Firstly, notice you can drop the condition $\|u\|=1$. To show that, consider $v=\frac{u}{\|u\|}$. Then $$ \frac{v^Tx}{\sqrt{v^TDv}} = \frac{u^Ty}{\sqrt{u^TDu}} $$ So the maximum over both sets is the same.
As $A$ is simetric, it can be diagonalized orthogonally. Let $A = O^T D O$. Your problems then becomes to minimize $\frac{v^Ty}{\sqrt{v^TDv}}$, where $v=Ou$ and $y = Ox$. That is, you can assume your matrix to be diagonal and with positive eigenvalues.

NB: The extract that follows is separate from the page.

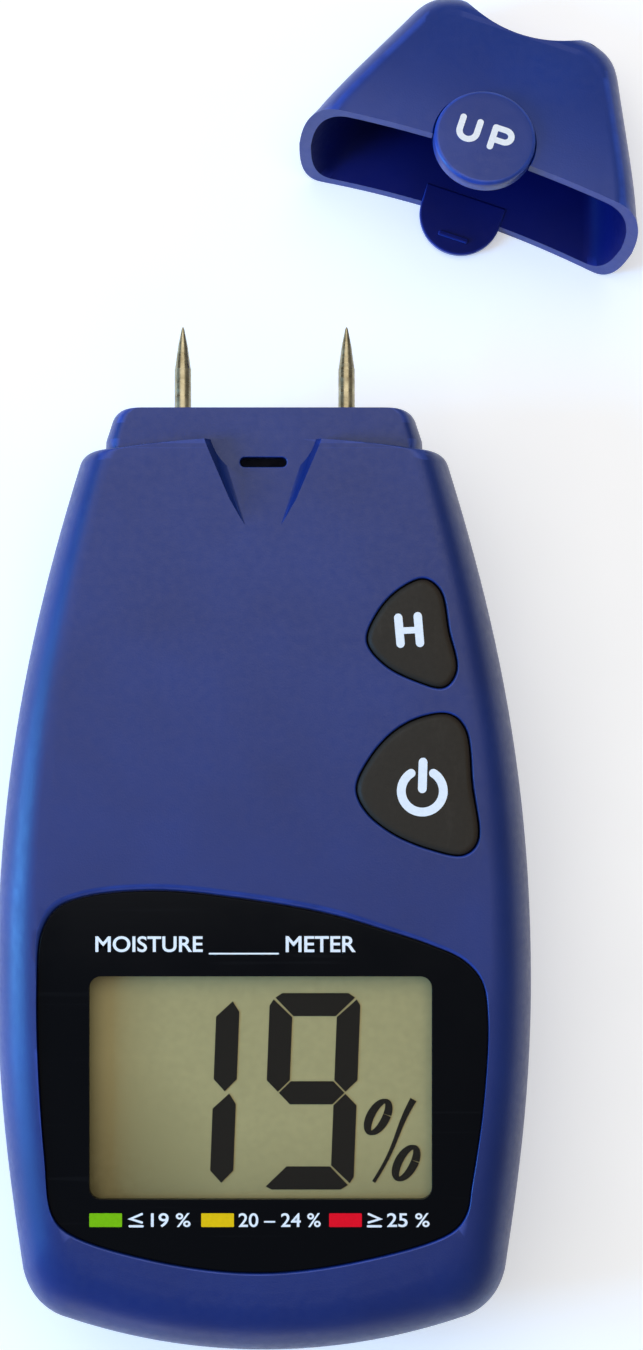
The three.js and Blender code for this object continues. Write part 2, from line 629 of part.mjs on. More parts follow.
add('main_board', mainBoard(), BOARD_GREEN);
add('measuring_chip', chip(), CHIP_BLACK);
add('crystal', box(-20, -9, 6, 9.6, BOARD_TOP + GAP, BOARD_TOP + 3.6), ZINC);
add('capacitor', upright(2.5, -9, 30.5, BOARD_TOP + GAP, 27.1), CHIP_BLACK);

add('keypad_mat', keypadMat(), KEY_BROWN);
add('hold_key', key(holdLoop), KEY_BROWN);
add('hold_key_contact', upright(2.2, 18.6, HOLD_CENTRE[1], 23, 23.9, 16), CARBON);
add('power_key', key(powerLoop), KEY_BROWN);
add('power_key_contact', upright(2.2, 18.6, POWER_CENTRE[1], 23, 23.9, 16), CARBON);

for (const [side, x] of [['left', -PIN_SPACING / 2], ['right', PIN_SPACING / 2]]) {
  add(`${side}_pin`, pinPost(x), STEEL);
  add(`${side}_pin_socket`, pinSocket(x), BRASS);
  add(`${side}_pin_lug`, pinLug(x), ZINC);
  add(`${side}_pin_lead`, pinLead(x), WIRE_BLACK);
}

add('battery', batteryCell(), BATTERY_JACKET);
add('battery_snap', batterySnap(), WIRE_BLACK);
for (const [name, x, material] of [['red', -4, WIRE_RED], ['black', 4, WIRE_BLACK]]) {
  const start = BATTERY.y0 + BATTERY.length + GAP + 3.9 + GAP;
  const route = [[x, start, 11], [x, start + 2.6, 11.2], [x, 1, 14.5], [x, 5.5, 17], [x, 7.4, BOARD_Z - 0.4]];
  add(`battery_lead_${name}`, wire(route, 0.65, 14), material);
}

screwPoints().forEach((screw, i) => add(`case_screw_${i + 1}`, caseScrew(screw), ZINC));
BOARD_SCREWS.forEach((screw, i) => add(`board_screw_${i + 1}`, boardScrew(screw), ZINC));

// The cap lies on its back, its rear rim on the same surface as the meter, with its mouth
// turned towards the pins. Its thumb pad is the point that the position is given for.
const mouthDepth = THICK - BACK_AT_LEDGE;
const capRestZ = mouthDepth * Math.cos(CAP_BACK_SLOPE) - THUMB_INSET * Math.sin(CAP_BACK_SLOPE);
const capTurned = new THREE.Group();
capTurned.position.set(CAP_REST_X, CAP_REST_Y, capRestZ);
capTurned.rotation.z = CAP_REST_YAW;
const capTilted = new THREE.Group();
capTilted.rotation.x = -CAP_BACK_SLOPE;
capTurned.add(capTilted);
meter.add(capTurned);
for (const [name, shape] of [['cap_shell', capShell()], ['cap_thumb_pad', thumbPad()]]) {
  const mesh = add(name, shape, BLUE, capTilted);
  mesh.position.set(0, -thumbY, -THICK);
}

export default meter;
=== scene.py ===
"""Looks of a pin-type moisture meter and its pull-off cap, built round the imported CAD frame."""
import math

import bmesh
import bpy
import numpy as np
from mathutils import Euler, Matrix, Vector


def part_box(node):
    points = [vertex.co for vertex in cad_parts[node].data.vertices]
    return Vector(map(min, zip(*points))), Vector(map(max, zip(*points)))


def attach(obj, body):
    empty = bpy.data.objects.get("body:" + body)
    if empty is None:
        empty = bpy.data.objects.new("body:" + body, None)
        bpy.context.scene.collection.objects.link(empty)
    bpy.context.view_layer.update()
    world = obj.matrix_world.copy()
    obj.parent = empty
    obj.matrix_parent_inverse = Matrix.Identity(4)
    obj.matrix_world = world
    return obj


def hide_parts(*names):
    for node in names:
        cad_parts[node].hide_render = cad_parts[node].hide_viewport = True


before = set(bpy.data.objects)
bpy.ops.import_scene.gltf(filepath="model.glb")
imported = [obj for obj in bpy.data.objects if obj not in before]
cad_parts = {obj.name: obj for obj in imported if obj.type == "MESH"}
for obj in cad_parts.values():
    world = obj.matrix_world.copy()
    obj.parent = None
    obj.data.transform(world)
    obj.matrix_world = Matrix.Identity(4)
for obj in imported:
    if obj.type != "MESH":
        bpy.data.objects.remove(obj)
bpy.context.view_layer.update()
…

Then, consider $D = \sqrt{D}^2 = \sqrt{D}^T \sqrt{D}$, where $P = \sqrt{D}$. Then, $P$ is bijetive, and the problem becomes minimizing $\frac{\langle w, z \rangle}{\|w\|}$, where $w = Pv = POu$ and $z = P^{-1}y = P^{-1}Ox$. Now apply Cauchy-Schwarz, to get $$ \frac{\langle w, z \rangle}{\|w\|} \leq \|z\| = \|\sqrt{D}^{-1}Ox\| $$ But $$ \sqrt{D}^{-1} = \sqrt{D^{-1}} = \sqrt{OA^{-1}O^T} = O\sqrt{A^{-1}}O^T $$ Then $$ \|\sqrt{D}^{-1}Ox\| = \| O\sqrt{A^{-1}} O^TOx\| = \| O\sqrt{A^{-1}}x\| = \|\sqrt{A^{-1}}x\| = \sqrt{x^T A^{-1} x} $$ Equality hold if $w$ is proportional to $z \Rightarrow POu = \lambda P^{-1}Ox$. Then $u = \lambda O^t D^{-1} O x = \lambda A^{-1}x$. So minimum occur at $\frac{A^{-1}x}{\|A^{-1}x\|}$